This was supposed to be easy.
I emailed several male family members and friends, the ones who are (still!) married, and asked them a simple question: “What’s inscribed inside your wedding bands?”
My goal was to compile all the romantic and fun inscriptions they sent into a new More Stuff blog. I did this years ago, and the inscriptions poured in from readers: Gee Alice I’m Glad I Love You; Forever my bunny eyes; Marry me, I’ll Smile Forever; Taffeta Sweetheart; You are my fantasy.
Not so much this time.
Bob: “Why would you think we would be able to get our rings off our fingers after all these years to check?”
That Bob, he’s so darn funny. Eventually he dislodged his ring from his finger, checked and … “No inscription.”
Jeff: “No inscription. Julie and I were so poor back then that an inscription would have read: ‘Eat more Cracker Jacks, find more prizes.’”
Howard: “My father never wore his wedding band (after the day he was married). So, I thought it would be rather cool if I wore a ring that had my parents initials and wedding date along with ours.”
OK, now we’re getting somewhere.
Howard: “Someday, I hope to sell the ring to David (his son) so he can do the same.”
I think he was joking about “selling” the ring to David. Then again, you never know with Howard.
Kurt: “Mine is pretty boring. Our anniversary date is inscribed on the inside of the ring.”
Sorry Kurt (and thousands more), your wedding date isn’t a real inscription. It’s a yearly reminder. And now that Facebook reminds us about important stuff like this, I bet fewer and fewer couples get the date inscribed inside their bands.
Dick: He and Annette went with: AMH to RSB With Love 7-31-1982, and RSB to AMH XOXOX 7-31-1982. “Annette wanted the XOs,” Dick wrote. “That’s Annette!”
This is a little better than just the date.
Bob, the one from up above, with the pudgy fingers, suggested I check with his son, Josh. He’s is a romantic kind of guy.
Josh: “Sorry, no inscription.”
Great, two generations of un-romantic relatives, a Baby Boomer and a Millennial.
I was about to give up hope. And then I heard from Andy.
Andy: “The story comes from the night I met Victoria: August 19, 2000.”
They met at a cast party after a production of the Actor’s Gang Theater. Victoria was in the play, so already we’re off to a romantic start.
They were introduced, started chatting and…
Andy: “After about a minute, tops, she asked me: ‘Are you a Sagittarius?’ I was … (and) as it so happened, I had just gotten my first cell phone, an Ericsson. It had a very primitive web feature that included an astrological chart.
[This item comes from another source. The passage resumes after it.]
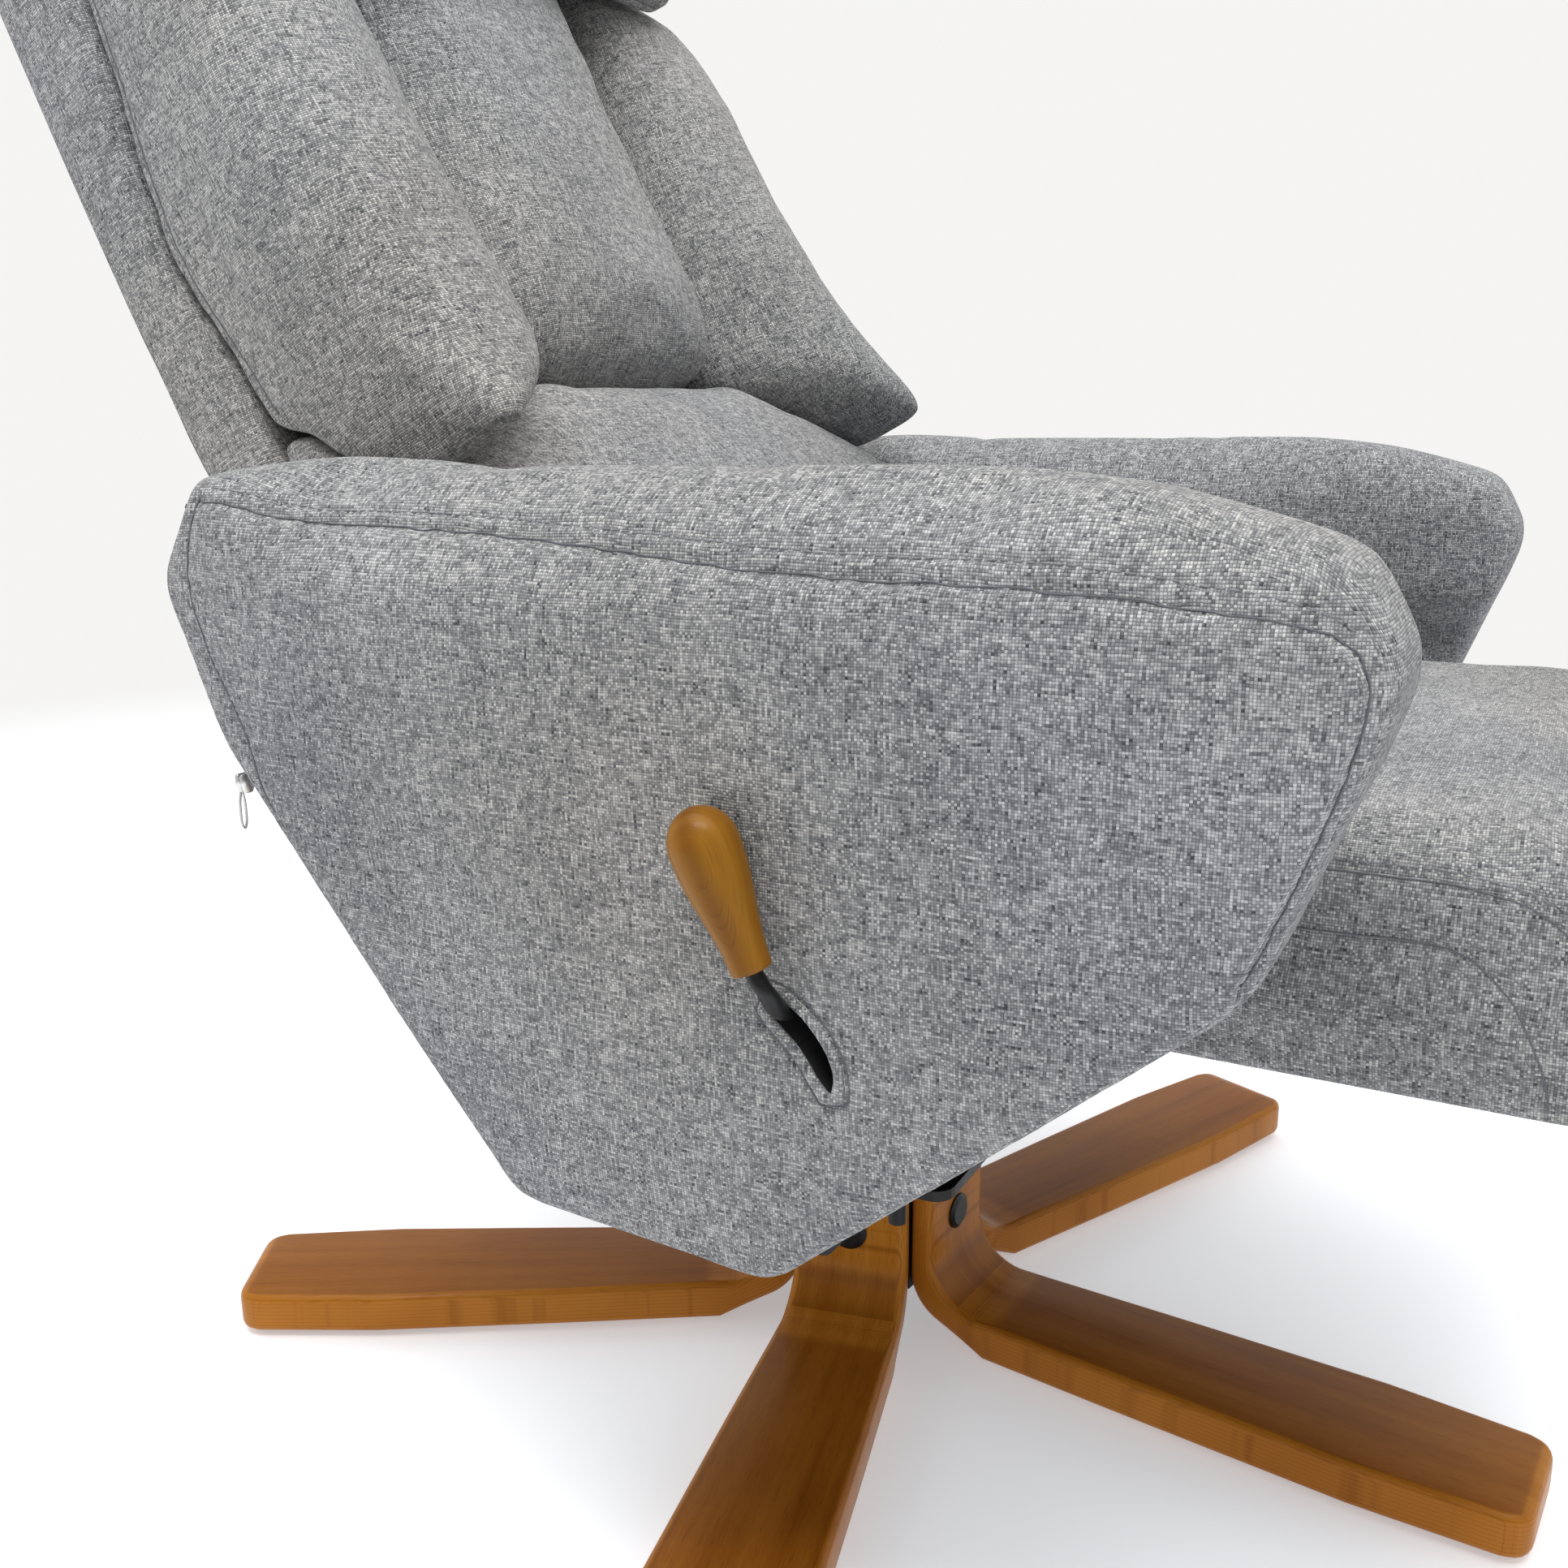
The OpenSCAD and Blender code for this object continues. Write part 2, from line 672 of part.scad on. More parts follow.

You could put in your birth date and it would spit out the details of your birth chart. I pulled out the phone and handed it to her, explaining that it had my astrological chart in it (to show her I was down with astrology). She read some of it, spoke in tongues I didn’t understand about rising signs, moons, houses, and aspects, and then pronounced: ‘We’re soulmates!’”
They really were, and “Soulmates” is inscribed on their wedding bands.
OK, you’re probably wondering what’s inscribed inside Susan’s wedding band and inside mine. If it’s not pretty darn romantic, that would make me one heck of an unromantic hypocrite.
The pressure is on, so here goes…
For some reason, I was in charge of wedding bands. I think it was the man’s job back then (1993). Plus, Dad knew a jeweler and said he could get me a deal. I went with: “The Adventure Begins.” And the date.
Falling in love and getting married really are quite the adventure, and when you combine the two with the right person, well then, pow! Plus, two days after our nuptials (that’s a funny word, isn’t it?), we flew to Paris to begin our two-month, bike-ride-across-France honeymoon. Quite an adventure … and test of a fledging marriage. Our nuptials survived! Despite the three-day fight that started in Bayeux.
So, come on, I know I’m not the only romantic man (or woman) out there. What’s inscribed inside your wedding band? The world needs more romantics. And inscriptions.